The trails we share: using camera traps to track how people and wildlife coexist

Images from camera traps showing a grizzly bear, deer, mountain goats, and a biker

In British Columbia’s South Chilcotin Mountains Provincial Park, WWF scientist Robin Naidoo has spent the past eight years using hidden cameras to quietly capture how people and wildlife—like bears, wolves, and mountain goats—share the same trails. The study uses a constellation of 70 cameras around the park and has collected thousands of images of people and wildlife using the same spaces at different times. From bear cubs, mountain lions, and mule deer, to thousands of photos of bikers and hikers, the pictures depict how human recreation and wildlife movement overlap.

“It’s amazing how often these trails are used by larger wildlife like bears, moose, and mountain lions, and the cameras have also recorded over 50 species of birds,” Naidoo said. “It’s all an example of coexistence—even if people are unaware it is happening.”

Naidoo was inspired to place cameras after he had set up a few nearby on his own property. He was blown away by the number of species he saw. It made him wonder how human behavior was influencing the surrounding wildlife, since the wildlife effectively stayed out of sight. Even though they were present, they were inconspicuous.
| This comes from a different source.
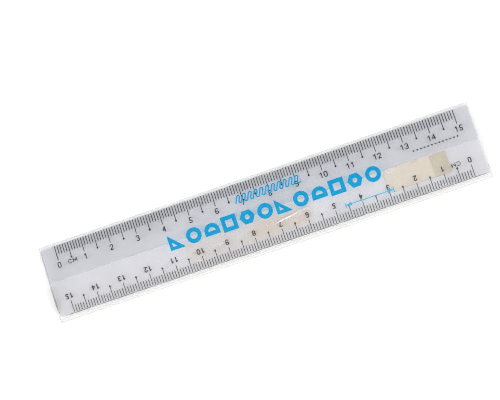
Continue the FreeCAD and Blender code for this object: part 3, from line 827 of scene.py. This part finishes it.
def build_tape(settings, material):
    """The strip of tape under the blade: a ragged left end, and a right end folded back underneath."""
    width = TAPE_HIGH.y - TAPE_LOW.y
    fold_length = 6.2 * MM
    top = BLADE_LOW.z - 0.003 * MM
    gap = settings.thickness + 0.012 * MM
    corners = [
        flat2(TAPE_LOW.x, 0),
        flat2(TAPE_HIGH.x - 0.03 * MM, 0),
        flat2(TAPE_HIGH.x - 0.03 * MM, -gap),
        flat2(TAPE_HIGH.x - fold_length, -gap),
    ]
    along = Route(rounded_line(corners, gap / 2))
    mesh = unit_grid(settings.columns, settings.rows)
    doubled_layer = mesh.verts.layers.float.new("doubled")
    crinkle_layer = mesh.verts.layers.float.new("crinkle")
    for vert in mesh.verts:
        u, v = vert.co.x, vert.co.y
        x, drop = along.at(u)
        under = drop < -gap * 0.6
        inset = 0.25 * MM if under else 0.0
        y = TAPE_LOW.y + inset + (width - 2 * inset) * v
        y += 0.07 * MM * noise.noise(Vector((x * 260, v * 2, 5.0))) * (1 if 0 < v < 1 else 2)
        ragged = max(0.0, 1 - (x - TAPE_LOW.x) / (1.2 * MM))
        x += ragged * 0.45 * MM * (0.5 + noise.noise(Vector((2.0, y * 900, 0.4))))
        web = tape_crinkle(x, y)
        reached_fold = smooth_step((x - (TAPE_HIGH.x - fold_length - 0.1 * MM)) / (0.25 * MM))
        vert.co = (x, y, top + drop - web * settings.crinkle)
        vert[doubled_layer] = reached_fold
        vert[crinkle_layer] = web * 0.5
    give_wall(mesh, settings.thickness)
    tape = new_piece("tape", mesh, "ruler", material)
    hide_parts("tape_strip")


# ---- stage ----------------------------------------------------------------------------------------
SIDE_SOFTBOX = (0.87, 0.1, 1.05)  # the one on the right, in metres
TOP_SOFTBOX = (-0.05, -0.3, 0.8)
TOP_SOFTBOX_TARGET = (-0.05, -0.29, 0.0)
WARM_LIGHT = (1.0, 0.955, 0.89)
CAMERA_SENSOR_MM = 36.0


def add_softbox(name, place, target, size, watts, tint=(1, 1, 1)):
    """A rectangular light at place, turned towards target."""
    light = bpy.data.lights.new(name, "AREA")
    light.shape = "RECTANGLE"
    light.size, light.size_y = size
    light.energy = watts
    light.color = tint
    lamp = bpy.data.objects.new(name, light)
    bpy.context.scene.collection.objects.link(lamp)
    turned = (target - place).to_track_quat("-Z", "Y").to_matrix().to_4x4()
    lamp.matrix_world = Matrix.Translation(place) @ turned


def build_floor(settings):
    """A wide plain floor, just under the sleeve."""
    mesh = bmesh.new()
    bmesh.ops.create_grid(mesh, x_segments=1, y_segments=1, size=3.0)
    bmesh.ops.translate(mesh, vec=(0, 0, -0.002 * MM), verts=mesh.verts)
    data = bpy.data.meshes.new("floor")
    mesh.to_mesh(data)
    mesh.free()
    data.materials.append(matt_floor(settings))
    floor = bpy.data.objects.new("floor", data)
    bpy.context.scene.collection.objects.link(floor)


def build_room(settings):
    """Even light from all round, brighter near the horizon, and the render's view and bounces."""
    world = bpy.data.worlds.new("room")
    world.use_nodes = True
    tree = world.node_tree
    background = tree.nodes["Background"]
    background.inputs["Color"].default_value = (0.97, 0.98, 1.0, 1.0)
    direction = add_node(tree, "ShaderNodeTexCoord").outputs["Generated"]
    height = add_node(tree, "ShaderNodeSeparateXYZ", {0: direction}).outputs["Z"]
    brightness = remap(tree, height, 0.1, 0.6, settings.walls, settings.ceiling)
    tree.links.new(brightness, background.inputs["Strength"])
    scene = bpy.context.scene
    scene.world = world
    scene.view_settings.view_transform = "Standard"
    scene.cycles.max_bounces = 24
    scene.cycles.transmission_bounces = 24
    scene.cycles.transparent_max_bounces = 48
    scene.cycles.filter_width = 1.0


def build_lights(settings):
    """A softbox on each side of the ruler, and a warmer one beyond its lower edge."""
    x, y, z = SIDE_SOFTBOX
    add_softbox("left_softbox", Vector((-x, y, z)), Vector(), (1.0, 0.8), settings.left_power)
    add_softbox("right_softbox", Vector((x, y, z)), Vector(), (1.0, 0.8), settings.right_power)
    below = Vector(TOP_SOFTBOX_TARGET)
    add_softbox("top_softbox", Vector(TOP_SOFTBOX), below, (1.2, 0.6), settings.top_power, WARM_LIGHT)


def build_camera(settings):
    """The camera, almost straight above the ruler."""
    data = bpy.data.cameras.new("camera")
    data.lens = settings.lens
    data.sensor_width = CAMERA_SENSOR_MM
    camera = bpy.data.objects.new("camera", data)
    bpy.context.scene.collection.objects.link(camera)
    turned = Euler(settings.camera_turn).to_matrix().to_4x4()
    camera.matrix_world = Matrix.Translation(settings.camera_place) @ turned
    bpy.context.scene.camera = camera


# ---- operators ------------------------------------------------------------------------------------
class RULER_OT_stage(bpy.types.Operator):
    """Add the floor, the soft light and the camera"""

    bl_idname = "ruler.stage"
    bl_label = "Stage"

    def execute(self, context):
        settings = context.scene.ruler_stage
        build_room(settings)
        build_floor(settings)
        build_lights(settings)
        build_camera(settings)
        return {"FINISHED"}


class RULER_OT_blade(bpy.types.Operator):
    """Give the blade its clear, scratched plastic"""

    bl_idname = "ruler.blade"
    bl_label = "Blade"

    def execute(self, context):
        set_material("blade", clear_plastic(context.scene.ruler_blade))
        return {"FINISHED"}


class RULER_OT_scales(bpy.types.Operator):
    """Give the stamped scales their worn black ink"""

    bl_idname = "ruler.scales"
    bl_label = "Scales"

    def execute(self, context):
        settings = context.scene.ruler_print
        black = ink("rubbed_black_ink", settings.black, settings.wear, settings.roughness)
        for name in BLACK_NODES:
            set_material(name, black)
        return {"FINISHED"}


class RULER_OT_tape(bpy.types.Operator):
    """Lay the aged strip of tape under the blade"""

    bl_idname = "ruler.tape"
    bl_label = "Tape"

    def execute(self, context):
        settings = context.scene.ruler_tape
        build_tape(settings, aged_tape(settings))
        return {"FINISHED"}


class RULER_OT_sleeve(bpy.types.Operator):
    """Make the sleeve's front and back film"""

    bl_idname = "ruler.sleeve"
    bl_label = "Sleeve films"

    def execute(self, context):
        settings = context.scene.ruler_sleeve
        film = clear_film(settings)
        build_front_film(settings, film)
        build_back_film(settings, film)
        return {"FINISHED"}


class RULER_OT_sleeve_prints(bpy.types.Operator):
    """Give the prints on the sleeve their blue inks"""

    bl_idname = "ruler.sleeve_prints"
    bl_label = "Sleeve prints"

    def execute(self, context):
        settings = context.scene.ruler_print
        wear, roughness, glow = settings.film_wear, settings.roughness, settings.glow
        blue = ink("flaking_blue_ink", settings.blue, wear, roughness, 1500.0, glow)
        light_blue = ink("flaking_light_blue_ink", settings.light_blue, wear, roughness, 1500.0, glow)
        set_material("sleeve_band_print", blue)
        set_material("sleeve_scribble_print", blue)
        set_material("sleeve_arrow_print", light_blue)
        return {"FINISHED"}


class RULER_PT_panel(bpy.types.Panel):
    """The pieces of the ruler and its sleeve"""

    bl_idname = "RULER_PT_panel"
    bl_label = "Ruler"
    bl_space_type = "VIEW_3D"
    bl_region_type = "UI"
    bl_category = "Ruler"

    def draw(self, context):
        for operator in OPERATORS:
            self.layout.operator(operator.bl_idname)


SETTINGS = {
    "ruler_stage": StageSettings,
    "ruler_blade": BladeSettings,
    "ruler_print": PrintSettings,
    "ruler_tape": TapeSettings,
    "ruler_sleeve": SleeveSettings,
}
OPERATORS = (
    RULER_OT_stage,
    RULER_OT_blade,
    RULER_OT_scales,
    RULER_OT_tape,
    RULER_OT_sleeve,
    RULER_OT_sleeve_prints,
)


def register():
    for kind in (*SETTINGS.values(), *OPERATORS, RULER_PT_panel):
        bpy.utils.register_class(kind)
    for name, kind in SETTINGS.items():
        setattr(bpy.types.Scene, name, PointerProperty(type=kind))


def unregister():
    for name in SETTINGS:
        delattr(bpy.types.Scene, name)
    for kind in (RULER_PT_panel, *reversed(OPERATORS), *reversed(SETTINGS.values())):
        bpy.utils.unregister_class(kind)


def main():
    register()
    bpy.ops.ruler.stage()
    bpy.ops.ruler.blade()
    bpy.ops.ruler.scales()
    bpy.ops.ruler.tape()
    bpy.ops.ruler.sleeve()
    bpy.ops.ruler.sleeve_prints()


if __name__ == "__main__":
    main()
Methods for setting up the cameras

Naidoo deployed most of the cameras in late May and early June of 2018, just as the snow began to melt in the high elevation terrain. They’ve remained active ever since and are checked once in the spring and once at the end of September, when SIM cards are retrieved from the cameras. The cameras are positioned on trees about three feet above trail level, allowing detection of a wide range of terrestrial wildlife. Over time the long-term study has continued to bring up questions.

  • How is wildlife changing behavior based on human behavior?
  • What are some of the population trends we are seeing through the camera trap data?

Long-term studies are vital to conservation

Over the years, data from these images has fueled a variety of research from testing how camera trap data complements the collection of environmental DNA—DNA naturally shed by animals through their hair, feces, saliva, and skin and collected in water, soil, snow, and air—to revealing how land is shared among people and wildlife. While there is always a strong pull toward spotlighting new findings, it’s critical to invest in studies that span years, even decades. Longevity is a defining strength. Long-term studies allow us not only to answer current questions but to uncover new ones, adapt our approaches, and inform future research.

Conservation is a long game. Building a knowledge base that can influence policy, management, and protection efforts depends on steady, consistent scientific collection over time.

Looking to the future

Naidoo’s work highlights a broader, emerging reality that while people and wildlife coexist, it’s increasingly on human terms.

The patchwork of photos over time continues to deepen the understanding of the park’s value, its inhabitants, and also the use of space. This local project reflects a bigger trend scientists are seeing around the world: as more people head outdoors, wild animals are adjusting their behavior to avoid us, sometimes in ways that could hurt their ability to thrive. Naidoo’s work at WWF adds to a growing body of evidence that while we can coexist with wildlife, doing so well means understanding and respecting their presence, even when we can’t see it.